Over the years, the PI has been discussing these findings with his extension clientele and the Minnesota Department of Agriculture. These individuals and groups (see letters of support) and the need to revise our current N-BMPs in Minnesota are the motivating force behind this proposal. The short-term benefit from achieving the objectives of this proposal will be an update to current University of Minnesota N-BMPs. The long-term effect will be better N management that enhances corn production, profitability, and environmental protection for Minnesota and Minnesotans.

References

  • Lamb, J.A., C.J. Rosen, P.M. Bongard, D.E. Kaiser, F.G. Fernández, and B.L. Barber. 2015. Fertilizing corn grown on irrigated sandy soils. Univ. of Minnesota Extension. AG-NM-1501.
  • Menegaz, S.T., and F.G. Fernández. 2020. Nitrogen source and application timing for corn to mitigate leaching and gaseous N losses.
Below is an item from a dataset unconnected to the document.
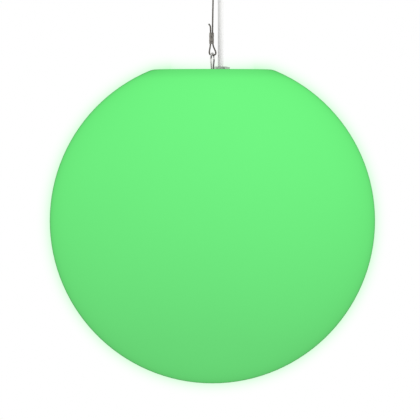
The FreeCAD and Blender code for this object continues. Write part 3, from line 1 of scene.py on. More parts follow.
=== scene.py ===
# %% [markdown]
# # Garden globe light
# A plastic ball glows green from a lamp inside it. It hangs by a short loop of wire
# rope from a hook under a small ceiling canopy, and a white power cable runs down
# beside the rope into a gland on the ball's flat top.
#
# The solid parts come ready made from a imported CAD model. This file adds what Blender
# is good at: the twisted rope, the crimped sleeves, a cable in three stretches, a finish
# for every surface, the glow, the light and the camera.

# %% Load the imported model
import json
import math

import bpy
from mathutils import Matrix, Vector


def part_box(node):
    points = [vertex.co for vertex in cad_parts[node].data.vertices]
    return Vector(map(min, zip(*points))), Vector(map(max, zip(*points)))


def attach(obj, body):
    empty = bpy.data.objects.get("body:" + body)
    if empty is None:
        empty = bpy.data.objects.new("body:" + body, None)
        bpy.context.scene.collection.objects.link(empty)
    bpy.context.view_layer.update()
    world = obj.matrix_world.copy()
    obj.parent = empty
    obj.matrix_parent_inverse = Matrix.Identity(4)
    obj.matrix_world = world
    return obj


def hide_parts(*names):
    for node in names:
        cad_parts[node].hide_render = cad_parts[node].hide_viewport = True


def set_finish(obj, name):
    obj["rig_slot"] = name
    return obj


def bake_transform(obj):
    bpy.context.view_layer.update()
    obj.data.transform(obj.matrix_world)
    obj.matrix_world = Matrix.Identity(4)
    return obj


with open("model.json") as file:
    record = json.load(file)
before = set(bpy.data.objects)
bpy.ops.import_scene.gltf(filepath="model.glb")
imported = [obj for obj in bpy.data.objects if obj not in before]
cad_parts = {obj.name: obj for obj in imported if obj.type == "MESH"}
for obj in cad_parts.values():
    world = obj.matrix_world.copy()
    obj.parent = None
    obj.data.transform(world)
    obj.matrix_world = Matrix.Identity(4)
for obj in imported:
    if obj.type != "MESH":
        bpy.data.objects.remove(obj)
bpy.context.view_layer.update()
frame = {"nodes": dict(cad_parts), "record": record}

# %% [markdown]
# ## Main places
# The ball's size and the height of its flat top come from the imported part. Typed in
# by hand they could differ from the CAD model one day, and the camera, the floor and
# the glow would then miss the ball.

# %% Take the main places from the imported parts
MM = 0.001

ball_low, ball_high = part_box("globe_shell")
BALL_RADIUS = (ball_high.x - ball_low.x) / 2
BALL_MIDDLE = ball_low.z + BALL_RADIUS
FLAT_TOP = ball_high.z
print("ball radius", round(BALL_RADIUS, 4), "middle", round(BALL_MIDDLE, 4),
      "flat", round(FLAT_TOP, 4))

# %% [markdown]
# ## Camera
# The photograph shows the flat top exactly edge on and the ball as a true circle, so
# it was taken from far away through a long lens. A camera 16 m back with a long lens
# gives that look and still works from other sides. Its lens follows from the width
# that the picture shows at the ball.

# %% Camera in front of the ball
SENSOR_WIDTH = 36.0
CAMERA_BACK = 16.0
VIEW_WIDTH = 516.5 * MM
VIEW_RIGHT = -2.95 * MM
VIEW_ABOVE_MIDDLE = 13.2 * MM

camera_data = bpy.data.cameras.new("camera")
camera_data.sensor_width = SENSOR_WIDTH
camera_data.lens = SENSOR_WIDTH * CAMERA_BACK / VIEW_WIDTH
camera_data.clip_end = 4 * CAMERA_BACK
camera = bpy.data.objects.new("camera", camera_data)
camera.location = (VIEW_RIGHT, -CAMERA_BACK, BALL_MIDDLE + VIEW_ABOVE_MIDDLE)
camera.rotation_euler = (math.radians(90), 0, 0)
bpy.context.scene.collection.objects.link(camera)
bpy.context.scene.camera = camera
bpy.context.scene.view_settings.view_transform = "Standard"
print("lens", round(camera_data.lens, 1), "mm")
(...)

In: Proc. of the 50th Annual North Central Extension-Industry Soil Fertility Conference. 18-19 November 2020.
  • Spackman, J.A. 2018. Nitrogen fertilizer rate, source, and application timing effects on soil nitrogen and corn yield. Master’s Thesis. University of Minnesota Library.
  • Spackman, J.A., F.G. Fernández, J.A. Coulter, D.E. Kaiser, G.D. Paiao. 2019. Soil texture and precipitation influence optimal time of nitrogen fertilization for corn. Agron. J. 111:2018-2030.